SET PROBLEM:
Repeat each line exactly, leaving nothing out.
_ _ _
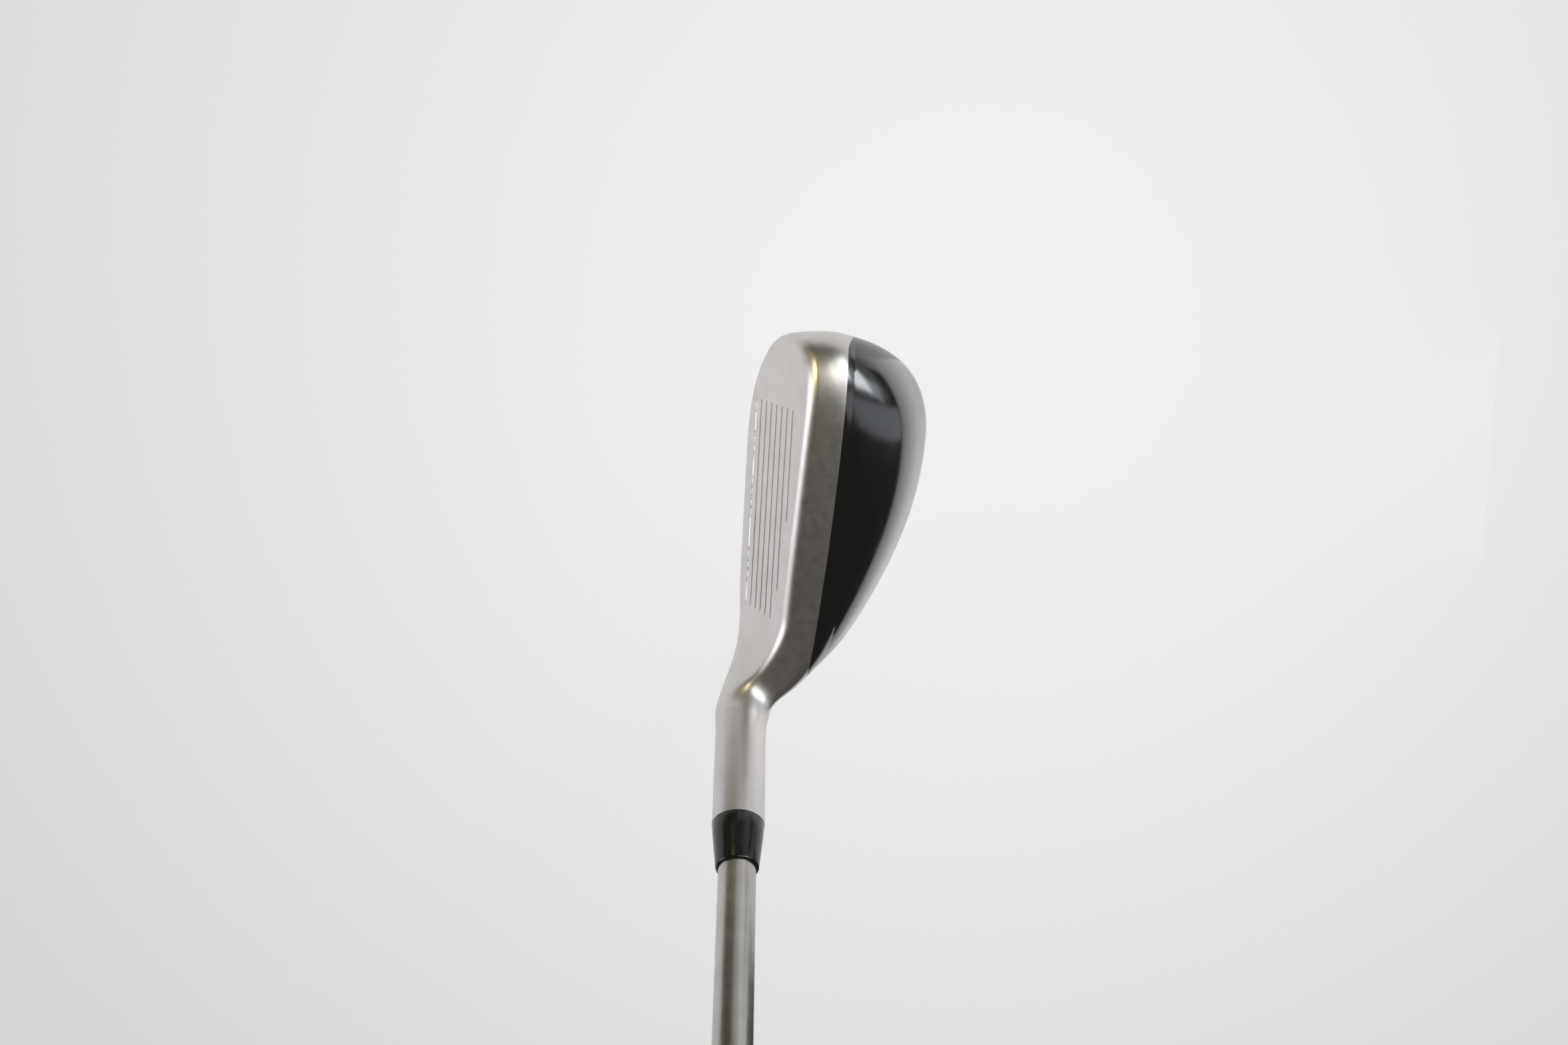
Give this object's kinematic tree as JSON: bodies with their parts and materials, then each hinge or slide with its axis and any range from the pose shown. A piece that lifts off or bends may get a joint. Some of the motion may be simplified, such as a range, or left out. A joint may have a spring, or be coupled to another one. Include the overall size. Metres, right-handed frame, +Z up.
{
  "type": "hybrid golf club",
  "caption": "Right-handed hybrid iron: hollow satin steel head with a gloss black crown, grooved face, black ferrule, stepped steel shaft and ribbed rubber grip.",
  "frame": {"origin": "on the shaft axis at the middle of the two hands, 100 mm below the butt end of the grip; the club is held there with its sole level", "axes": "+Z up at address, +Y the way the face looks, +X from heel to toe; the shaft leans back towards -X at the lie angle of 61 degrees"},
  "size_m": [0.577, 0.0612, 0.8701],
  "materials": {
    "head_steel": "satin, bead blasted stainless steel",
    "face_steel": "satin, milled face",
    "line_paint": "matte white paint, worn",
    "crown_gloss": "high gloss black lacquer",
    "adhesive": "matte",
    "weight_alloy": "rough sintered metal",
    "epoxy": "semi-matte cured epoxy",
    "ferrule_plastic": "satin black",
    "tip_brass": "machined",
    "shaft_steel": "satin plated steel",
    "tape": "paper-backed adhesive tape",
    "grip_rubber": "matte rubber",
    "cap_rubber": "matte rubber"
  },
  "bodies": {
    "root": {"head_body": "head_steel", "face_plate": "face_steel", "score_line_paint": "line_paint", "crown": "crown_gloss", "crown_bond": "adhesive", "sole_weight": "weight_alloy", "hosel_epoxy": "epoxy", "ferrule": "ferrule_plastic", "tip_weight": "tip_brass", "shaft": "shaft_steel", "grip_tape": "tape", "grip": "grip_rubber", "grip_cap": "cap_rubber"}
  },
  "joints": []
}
_ _ _
RESULT OF THE EXERCISE:
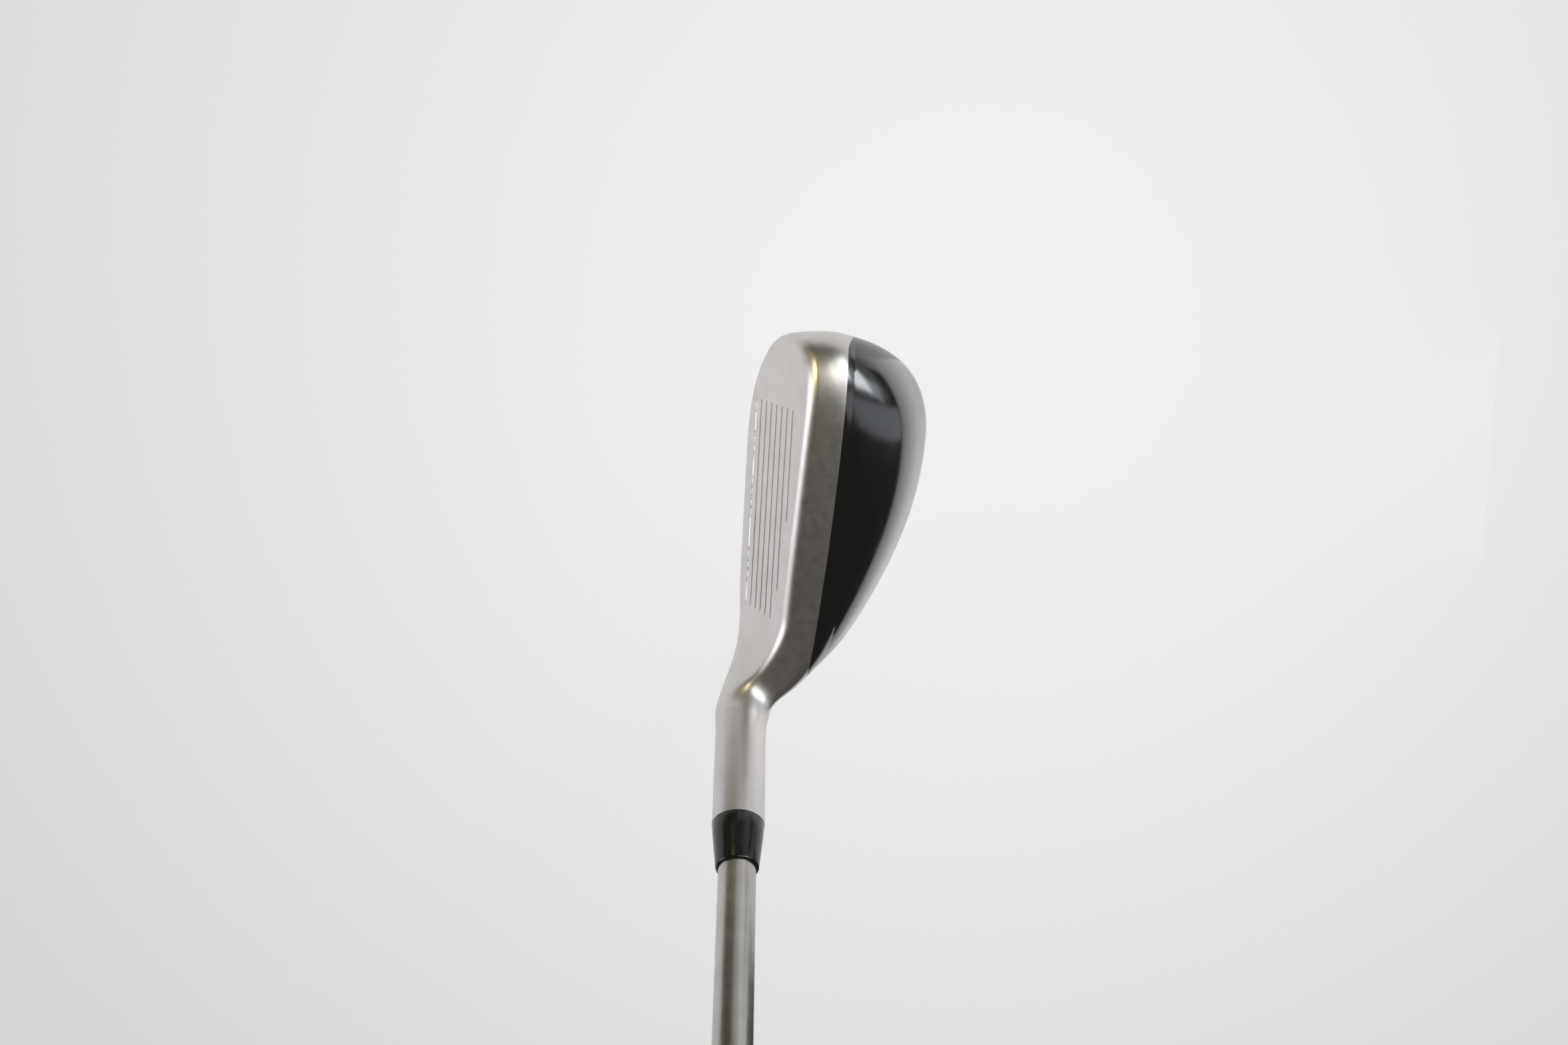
Give this object's kinematic tree as JSON: bodies with their parts and materials, then each hinge or slide with its axis and any range from the pose shown. A piece that lifts off or bends may get a joint. Some of the motion may be simplified, such as a range, or left out. A joint may have a spring, or be coupled to another one. Include the overall size. Metres, right-handed frame, +Z up.
{
  "type": "hybrid golf club",
  "caption": "Right-handed hybrid iron: hollow satin steel head with a gloss black crown, grooved face, black ferrule, stepped steel shaft and ribbed rubber grip.",
  "frame": {"origin": "on the shaft axis at the middle of the two hands, 100 mm below the butt end of the grip; the club is held there with its sole level", "axes": "+Z up at address, +Y the way the face looks, +X from heel to toe; the shaft leans back towards -X at the lie angle of 61 degrees"},
  "size_m": [0.577, 0.0612, 0.8701],
  "materials": {
    "head_steel": "satin, bead blasted stainless steel",
    "face_steel": "satin, milled face",
    "line_paint": "matte white paint, worn",
    "crown_gloss": "high gloss black lacquer",
    "adhesive": "matte",
    "weight_alloy": "rough sintered metal",
    "epoxy": "semi-matte cured epoxy",
    "ferrule_plastic": "satin black",
    "tip_brass": "machined",
    "shaft_steel": "satin plated steel",
    "tape": "paper-backed adhesive tape",
    "grip_rubber": "matte rubber",
    "cap_rubber": "matte rubber"
  },
  "bodies": {
    "root": {"head_body": "head_steel", "face_plate": "face_steel", "score_line_paint": "line_paint", "crown": "crown_gloss", "crown_bond": "adhesive", "sole_weight": "weight_alloy", "hosel_epoxy": "epoxy", "ferrule": "ferrule_plastic", "tip_weight": "tip_brass", "shaft": "shaft_steel", "grip_tape": "tape", "grip": "grip_rubber", "grip_cap": "cap_rubber"}
  },
  "joints": []
}